Commonly known as “smart manufacturing”, the use of IoT devices will improve the efficiency and productivity of manufacturing operations. This will most likely be done by retrofitting sensors to existing manufacturing equipment or – in the case of newer equipment – connected sensors will increasingly come pre-installed as standard.
With each new industry that joins the internet of things, the overall concept of IoT becomes increasingly complex and impossible to manage.
As has often been pointed out, the number of applications of the IoT, and the number of devices that will ultimately be deployed, are vast. However, the separate development of such devices and services, often built on widely varying different code bases and OS types, is fast creating an IoT that is extremely unwieldy, making it increasingly difficult for businesses to guarantee interoperability or a reliable support path. Both of these things will be crucial to the IoT’s development.

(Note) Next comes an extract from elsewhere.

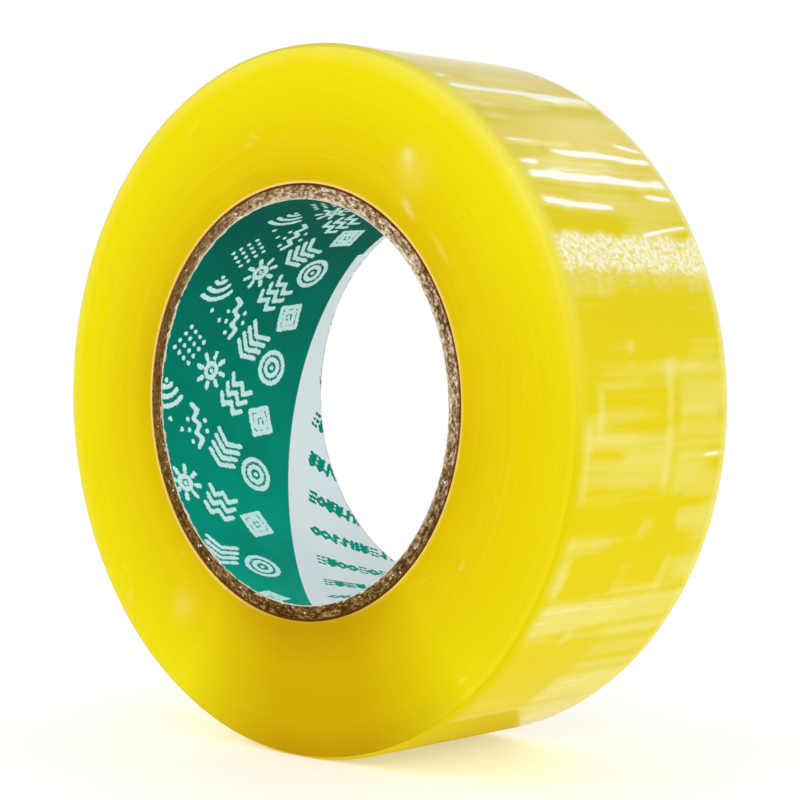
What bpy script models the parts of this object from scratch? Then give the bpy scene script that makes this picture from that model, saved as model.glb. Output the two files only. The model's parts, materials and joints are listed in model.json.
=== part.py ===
"""A roll of clear packing tape on a spiral-wound paperboard core, standing on its rim.

The roll's axis is Y and the middle of its core is the origin. +Z is up and the roll's
front side faces -Y. Angles are measured about the axis, from +X towards +Z.
"""

import math

import bmesh
import bpy
from mathutils import Vector

# The whole roll, in metres
TAPE_WIDTH = 0.045
ROLL_RADIUS = 0.067
FOOT_FLAT_DEPTH = 0.0003  # the roll's own weight flattens the rim where it stands

# The core: a printed liner inside four plies of board
CORE_BORE_RADIUS = 0.038
CORE_WALL = 0.003
LINER_THICKNESS = 0.0002
PLY_COUNT = 4
TOUCH_GAP = 0.0003  # the glue line or air between two pieces that touch
SEAM_LEAD = 0.123  # how far along the axis a ply's edge runs in one turn
SEAM_WIDTH = 0.0004
SEAM_OVERRUN = 0.00225  # how far a seam's blade passes each side of the roll
LINER_SEAM_DEG = -74.0  # where the liner's seam meets the front face
PLY_SEAM_STEP_DEG = 80.0  # each ply's seam is turned this much from the last one's

# The outermost turn of tape and its free end
FILM_THICKNESS = 0.00035
FREE_END_DEG = -55.0  # where the cut end of the tape lies
PEEL_LINE_DEG = -7.0  # where the lifted end stays stuck to the roll
FREE_END_SEGMENTS = 6

# Facets
RING_STEPS = 96
STRIP_STEP_DEG = 3.75
SEGMENT_STEPS = 3
SEAM_STEPS = 18
MERGE_DISTANCE = 0.00001
SMOOTH_BELOW_DEG = 30.0

ROLL_NAME = "packing_tape_roll"


def clear_scene():
    for old in list(bpy.data.objects):
        bpy.data.objects.remove(old, do_unlink=True)


def new_collection(name):
    collection = bpy.data.collections.new(name)
    bpy.context.scene.collection.children.link(collection)
    return collection


def material(name, colour, roughness, metallic=0.0):
    made = bpy.data.materials.new(name)
    made.use_nodes = True
    shader = made.node_tree.nodes["Principled BSDF"]
    shader.inputs["Base Color"].default_value = (*colour, 1.0)
    shader.inputs["Roughness"].default_value = roughness
    shader.inputs["Metallic"].default_value = metallic
    return made


def object_from(name, mesh, collection, parent=None, look=None):
    made = bpy.data.objects.new(name, mesh)
    collection.objects.link(made)
    made.parent = parent
    if look:
        mesh.materials.append(look)
    return made


def mesh_from(name, bm):
    mesh = bpy.data.meshes.new(name)
    bm.to_mesh(mesh)
    bm.free()
    return mesh


def smooth(obj):
    obj.data.shade_smooth()
    obj.data.set_sharp_from_angle(angle=math.radians(SMOOTH_BELOW_DEG))


def on_ring(radius, degrees, y=0.0):
    """The point at this radius and angle about the roll's axis."""
    angle = math.radians(degrees)
    return Vector((radius * math.cos(angle), y, radius * math.sin(angle)))


def foot_half_angle(radius):
    """Half the angle that the flat foot takes up of a ring of this radius, in degrees."""
    return math.degrees(math.acos(1.0 - FOOT_FLAT_DEPTH / radius))


def cutter(name, mesh, cutters):
    """A shape that only takes material away from the pieces."""
    made = object_from(name, mesh, cutters)
    made.hide_render = True
    made.display_type = "WIRE"
    return made


def cut(obj, tool):
    boolean = obj.modifiers.new("Cut " + tool.name, "BOOLEAN")
    boolean.operation = "DIFFERENCE"
    boolean.solver = "EXACT"
    boolean.object = tool


def tube(name, inner_radius, outer_radius, parts, parent, look):
    """A turned ring, as wide as the tape, from a rectangular profile."""
    half = TAPE_WIDTH / 2
    corners = (
        (outer_radius, -half),
        (outer_radius, half),
        (inner_radius, half),
        (inner_radius, -half),
    )
    bm = bmesh.new()
    points = [bm.verts.new((x, y, 0.0)) for x, y in corners]
    for start, end in zip(points, points[1:] + points[:1]):
        bm.edges.new((start, end))
    made = object_from(name, mesh_from(name, bm), parts, parent, look)
    screw = made.modifiers.new("Turn", "SCREW")
    screw.axis = "Y"
    screw.steps = RING_STEPS
    screw.render_steps = RING_STEPS
    screw.use_merge_vertices = True
    screw.merge_threshold = MERGE_DISTANCE
    return made


def seam_cutter(name, inner_radius, outer_radius, front_degrees, cutters):
    """A thin helical blade, where the two edges of one wound ply meet."""
    reach = TAPE_WIDTH / 2 + SEAM_OVERRUN
    clear = TOUCH_GAP / 2
    bm = bmesh.new()
    rows = []
    for step in range(SEAM_STEPS + 1):
        y = -reach + 2 * reach * step / SEAM_STEPS
        degrees = front_degrees - 360.0 * (y + TAPE_WIDTH / 2) / SEAM_LEAD
        rows.append(
            [
                bm.verts.new(on_ring(inner_radius - clear, degrees, y)),
                bm.verts.new(on_ring(outer_radius + clear, degrees, y)),
            ]
        )
    for (low_in, low_out), (high_in, high_out) in zip(rows, rows[1:]):
        bm.faces.new((low_in, low_out, high_out, high_in))
    blade = cutter(name, mesh_from(name, bm), cutters)
    thicken(blade, SEAM_WIDTH, 0.0)
    return blade


def thicken(obj, thickness, offset):
    solidify = obj.modifiers.new("Thickness", "SOLIDIFY")
    solidify.thickness = thickness
    solidify.offset = offset
    solidify.use_even_offset = True


def wrapped_film(name, angles, origin, parts, parent, look):
    """A band of film bent round the roll through these angles, seen from the given origin."""
    half = TAPE_WIDTH / 2
    bm = bmesh.new()
    rows = []
    for degrees in angles:
        edge = on_ring(ROLL_RADIUS, degrees) - origin
        rows.append([bm.verts.new(edge + Vector((0.0, y, 0.0))) for y in (-half, half)])
    for (front, back), (next_front, next_back) in zip(rows, rows[1:]):
        bm.faces.new((front, back, next_back, next_front))
    made = object_from(name, mesh_from(name, bm), parts, parent, look)
    thicken(made, FILM_THICKNESS, -1.0)
    return made


def spaced(start, end, count):
    return [start + (end - start) * step / count for step in range(count + 1)]


def build_core(parts, cutters, axis):
    """The printed liner, then the plies of board, each with its own helical seam."""
    liner_look = material("printed_paper", (0.006, 0.195, 0.138), 0.5)
    board_look = material("paperboard", (0.30, 0.19, 0.10), 0.9)
    liner_outer = CORE_BORE_RADIUS + LINER_THICKNESS
    layers = [("core_liner", CORE_BORE_RADIUS, liner_outer, liner_look)]
    ply_pitch = (CORE_WALL - LINER_THICKNESS) / PLY_COUNT
    for number in range(PLY_COUNT):
        inner = liner_outer + TOUCH_GAP + number * ply_pitch
        outer = inner + ply_pitch - TOUCH_GAP
        layers.append((f"core_ply_{number + 1}", inner, outer, board_look))
    for number, (name, inner, outer, look) in enumerate(layers):
        layer = tube(name, inner, outer, parts, axis, look)
        seam_at = LINER_SEAM_DEG + number * PLY_SEAM_STEP_DEG
        cut(layer, seam_cutter(name + "_seam", inner, outer, seam_at, cutters))
        smooth(layer)


def build_winding(parts, cutters, axis, look):
    """The tape wound on the core, under its outermost turn, with a flat where it stands."""
    inner = CORE_BORE_RADIUS + CORE_WALL + TOUCH_GAP
    outer = ROLL_RADIUS - FILM_THICKNESS - TOUCH_GAP
    winding = tube("tape_winding", inner, outer, parts, axis, look)
    bm = bmesh.new()
    block_size = 2 * TAPE_WIDTH
    bmesh.ops.create_cube(bm, size=block_size)
    block = cutter("foot_block", mesh_from("foot_block", bm), cutters)
    block.location.z = -(outer - FOOT_FLAT_DEPTH) - block_size / 2
    cut(winding, block)
    smooth(winding)


def build_outer_turn(parts, axis, look):
    """The outermost turn, from the peel line round the top and the foot to the cut end."""
    end_gap = math.degrees(TOUCH_GAP / ROLL_RADIUS)
    foot = foot_half_angle(ROLL_RADIUS)
    foot_start, foot_end = 270.0 - foot, 270.0 + foot
    start = PEEL_LINE_DEG + end_gap / 2
    end = 360.0 + FREE_END_DEG - end_gap
    around = round((foot_start - start) / STRIP_STEP_DEG)
    past_foot = round((end - foot_end) / STRIP_STEP_DEG)
    angles = spaced(start, foot_start, around) + spaced(foot_end, end, past_foot)
    smooth(wrapped_film("tape_outer_turn", angles, Vector(), parts, axis, look))


def build_free_end(parts, axis, look):
    """The free end of the tape as a chain of strips, each with its origin on its hinge line."""
    half_gap = math.degrees(TOUCH_GAP / ROLL_RADIUS) / 2
    lines = spaced(PEEL_LINE_DEG, FREE_END_DEG, FREE_END_SEGMENTS)
    parent, parent_hinge = axis, Vector()
    for number, (hinge_deg, far_deg) in enumerate(zip(lines, lines[1:]), start=1):
        hinge = on_ring(ROLL_RADIUS, hinge_deg)
        last = number == FREE_END_SEGMENTS
        low = far_deg if last else far_deg + half_gap
        angles = spaced(low, hinge_deg - half_gap, SEGMENT_STEPS)
        strip = wrapped_film(f"tape_free_end_{number}", angles, hinge, parts, parent, look)
        strip.location = hinge - parent_hinge
        smooth(strip)
        parent, parent_hinge = strip, hinge


def main():
    clear_scene()
    parts = new_collection(ROLL_NAME)
    cutters = new_collection(ROLL_NAME + "_cutters")
    axis = bpy.data.objects.new("roll_axis", None)
    parts.objects.link(axis)
    film_look = material("clear_yellow_film", (0.87, 0.72, 0.02), 0.12)
    winding_look = material("wound_tape", (0.84, 0.70, 0.01), 0.3)
    build_core(parts, cutters, axis)
    build_winding(parts, cutters, axis, winding_look)
    build_outer_turn(parts, axis, film_look)
    build_free_end(parts, axis, film_look)


main()
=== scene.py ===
"""The looks of a roll of clear packing tape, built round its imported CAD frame.

The roll's axis is Y and the middle of its core is the origin. Angles run about the axis from
+X towards +Z, in degrees. Depth runs from the front side (-Y) to the back one, in mm. Other
lengths are in metres, unless their comment says mm.
"""

import json
import math

import bpy
import bmesh
import numpy as np
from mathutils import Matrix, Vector


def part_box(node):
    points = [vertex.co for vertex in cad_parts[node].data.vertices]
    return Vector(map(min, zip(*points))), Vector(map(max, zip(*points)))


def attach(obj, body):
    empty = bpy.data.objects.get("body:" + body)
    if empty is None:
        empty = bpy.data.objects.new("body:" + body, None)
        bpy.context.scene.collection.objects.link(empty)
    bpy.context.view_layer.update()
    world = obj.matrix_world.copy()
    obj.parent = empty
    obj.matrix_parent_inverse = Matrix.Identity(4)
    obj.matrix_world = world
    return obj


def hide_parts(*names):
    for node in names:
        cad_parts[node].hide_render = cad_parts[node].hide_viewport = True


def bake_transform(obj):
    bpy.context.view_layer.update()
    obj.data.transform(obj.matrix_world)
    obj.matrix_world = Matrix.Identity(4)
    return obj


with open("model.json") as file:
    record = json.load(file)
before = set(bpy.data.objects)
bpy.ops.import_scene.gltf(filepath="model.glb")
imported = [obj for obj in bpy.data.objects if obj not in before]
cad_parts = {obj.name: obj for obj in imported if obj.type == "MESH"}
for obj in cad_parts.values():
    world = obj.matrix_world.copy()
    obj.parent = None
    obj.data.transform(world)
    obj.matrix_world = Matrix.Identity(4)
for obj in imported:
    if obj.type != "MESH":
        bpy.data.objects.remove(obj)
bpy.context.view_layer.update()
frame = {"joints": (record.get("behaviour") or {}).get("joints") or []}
MM = 0.001
RNG = np.random.default_rng(20)

# ---------------------------------------------------------------- sizes read from the frame
CAD_LINER = 0.2 * MM  # thickness of the frame's liner
JOINTS = frame["joints"]
HINGES = [math.degrees(math.atan2(j["pos_m"][2], j["pos_m"][0])) for j in JOINTS]
HINGE_STEP = HINGES[0] - HINGES[1]
PEEL_LINE = HINGES[0]
FREE_END = HINGES[-1] - HINGE_STEP
ROLL_RADIUS = math.hypot(JOINTS[0]["pos_m"][0], JOINTS[0]["pos_m"][2])
HALF_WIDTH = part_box("tape_winding")[1].y
WIDTH = 2 * HALF_WIDTH
FLOOR_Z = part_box("tape_outer_turn")[0].z
BORE_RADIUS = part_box("core_liner")[1].z - CAD_LINER
PLIES = [f"core_ply_{number}" for number in range(1, 5)]
PLY_OUTER = [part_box(name)[1].z for name in PLIES]
CORE_RADIUS = PLY_OUTER[-1]

FILM = 0.06 * MM  # thickness of the outermost turn
RIM = 2.0 * MM  # radius of the soft edge between a side and the outside
LINER = 0.15 * MM
HAIR_GAP = 0.02 * MM


# ---------------------------------------------------------------- camera, lights and floor
CAMERA_ROUND = 42.69  # degrees from the front side towards +X
CAMERA_UP = 1.68  # degrees above the middle of the roll
CAMERA_DISTANCE = 0.4315
CAMERA_ASIDE = 0.0042  # how far the picture's middle is to the right of the roll's
CAMERA_LENS = 99.7
FLOOR_SIZE = 6.0
FLOOR_GAP = 0.05 * MM


def make_camera():
    """A camera at the height of the roll, looking at the front side from its right."""
    azimuth, elevation = math.radians(CAMERA_ROUND), math.radians(CAMERA_UP)
    back = Vector(
        (
            math.sin(azimuth) * math.cos(elevation),
            -math.cos(azimuth) * math.cos(elevation),
            math.sin(elevation),
        )
    )
    sideways = Vector((math.cos(azimuth), math.sin(azimuth), 0.0))
    data = bpy.data.cameras.new("camera")
    data.lens = CAMERA_LENS
    data.sensor_width = 36.0
    data.clip_start = 0.01
    data.dof.use_dof = False
    camera = bpy.data.objects.new("camera", data)
    bpy.context.scene.collection.objects.link(camera)
    camera.location = back * CAMERA_DISTANCE + sideways * CAMERA_ASIDE
    camera.rotation_mode = "QUATERNION"
    camera.rotation_quaternion = (-back).to_track_quat("-Z", "Y")
    bpy.context.scene.camera = camera


def area_light(name, place, size, power):
    """A white rectangular light that points at the middle of the roll."""
    data = bpy.data.lights.new(name, "AREA")
    data.shape = "RECTANGLE"
    data.size, data.size_y = size
    data.energy = power
    light = bpy.data.objects.new(name, data)
    bpy.context.scene.collection.objects.link(light)
    light.location = place
    light.rotation_mode = "QUATERNION"
    light.rotation_quaternion = (-Vector(place)).to_track_quat("-Z", "Y")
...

Canonical believes that the future of IoT, and the realisation of many of the applications listed above, will ultimately depend on achieving a greater degree of unity between the IoT’s various components; running sensors, edge devices, computers and cloud and infrastructure components on a common (and highly secure) code base, with a single, highly automated and centralised method of providing security updates.
As the cost of hardware continues to fall and the compute capability increases, the ability to treat IoT devices as a platform becomes far more realistic. By disaggregating software and cloud services from the hardware, greater revenues are possible as multiple “applications” are able to run on a single device.
Adopting a cross-industry application packaging format – snaps – allows developers to build and target multiple operating system distributions without lock-in. With security at the heart of an IoT solution, companies can protect customers’ data and their corporate reputation. Starting with the right platform is the key to unlocking IoT’s potential.